The University at Buffalo’s Catalyst Fund is giving $213,762 in five grants to scientists and teams of researchers to help life-sciences technologies that show commercial potential move closer to the marketplace.
The awards will pay for studies and similar projects intended to demonstrate whether the potential products – such as a cutting-edge bone replacement material and self-seeding blood vessel grafts – have commercial value, according to the university. The fund now has paid out nearly $450,000 to 10 technologies since its inception in 2011.
“By providing for the translation of UB research that could lead to new therapies, new products and new company start-ups, these funds demonstrate that UB research can directly and positively impact the local economy,” Alexander N. Cartwright, UB’s vice president for research and economic development, said Tuesday.
The Catalyst Fund’s first round of financing, which provided $236,000 to five projects, came from the John R. Oishei Foundation. This second round of awards came from the Bruce Holm Memorial Catalyst Fund, which was set up by an anonymous UB faculty member who pledged up to $1 million to match contributions to the fund from other donors.
The memorial fund is named for the late UB senior vice provost who was best known as a developer of Infasurf, a lung surfactant that has helped lower the mortality rate for premature infants.
The latest awards will support the work of the following faculty members:
• Rosemary Dziak, a professor of oral biology, who is looking into the use of a novel calcium sulfate material to help replace lost bone in patients who have osteoporosis, periodontal disease or craniofacial defects.
• Mark Ehrensberger, an assistant professor of biomedical engineering, and Anthony Campagnari, a professor of microbiology and immunology, who are testing an electrochemical technique for eliminating biofilm infections on metallic medical implants.

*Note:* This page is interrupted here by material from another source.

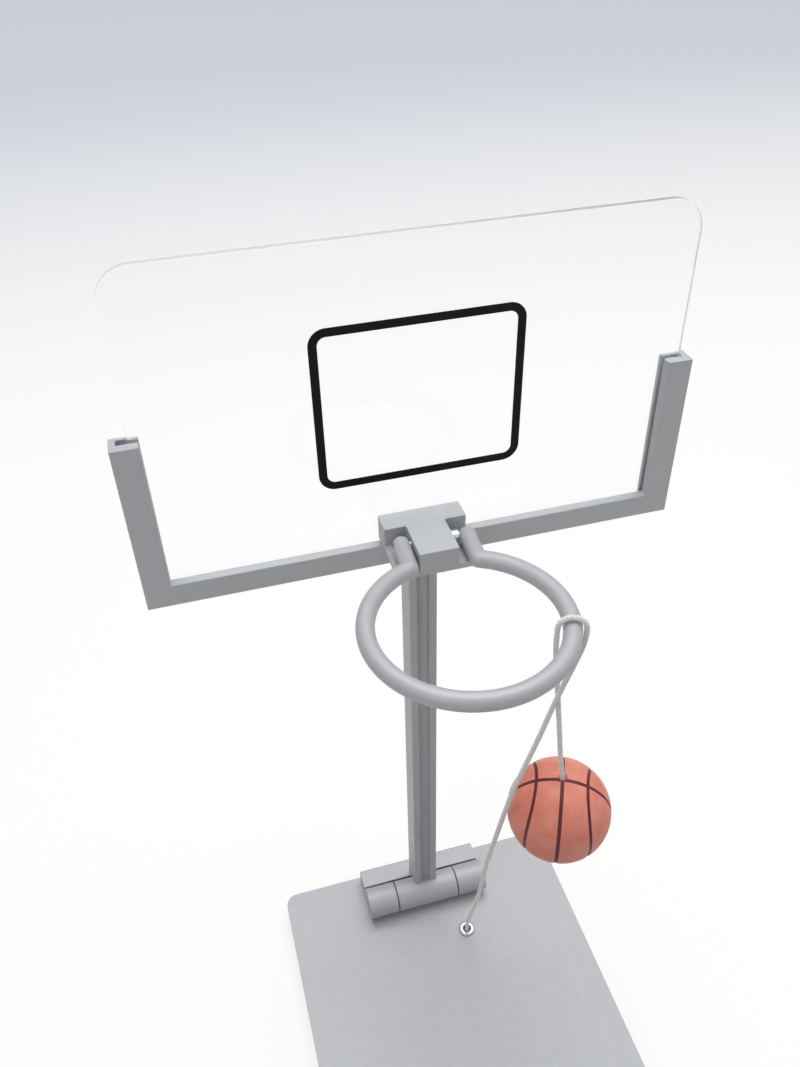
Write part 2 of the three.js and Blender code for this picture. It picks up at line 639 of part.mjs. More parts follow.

• Venkat Krovi, an associate professor of mechanical and aerospace engineering; Pankaj Singhal, an associate professor of gynecology-obstetrics; and Jason Corso, an assistant professor of computer science and engineering, who are researching how to apply video-based, micromotion analysis to evaluate and improve the training of doctors for robotic surgeries.
• Janet Morrow, a professor of chemistry, who is working on a series of “smart” contrast agents for magnetic resonance imaging that could be used to monitor the progress of cancer treatments and help guide treatment decisions.
• Daniel Swartz, an assistant professor of pediatrics, chemical and biological engineering and physiology and biophysics, who is working with a group of collaborators to produce specialized vascular grafts that, after they are implanted in a patient’s body, could be stimulated to function as a native tissue.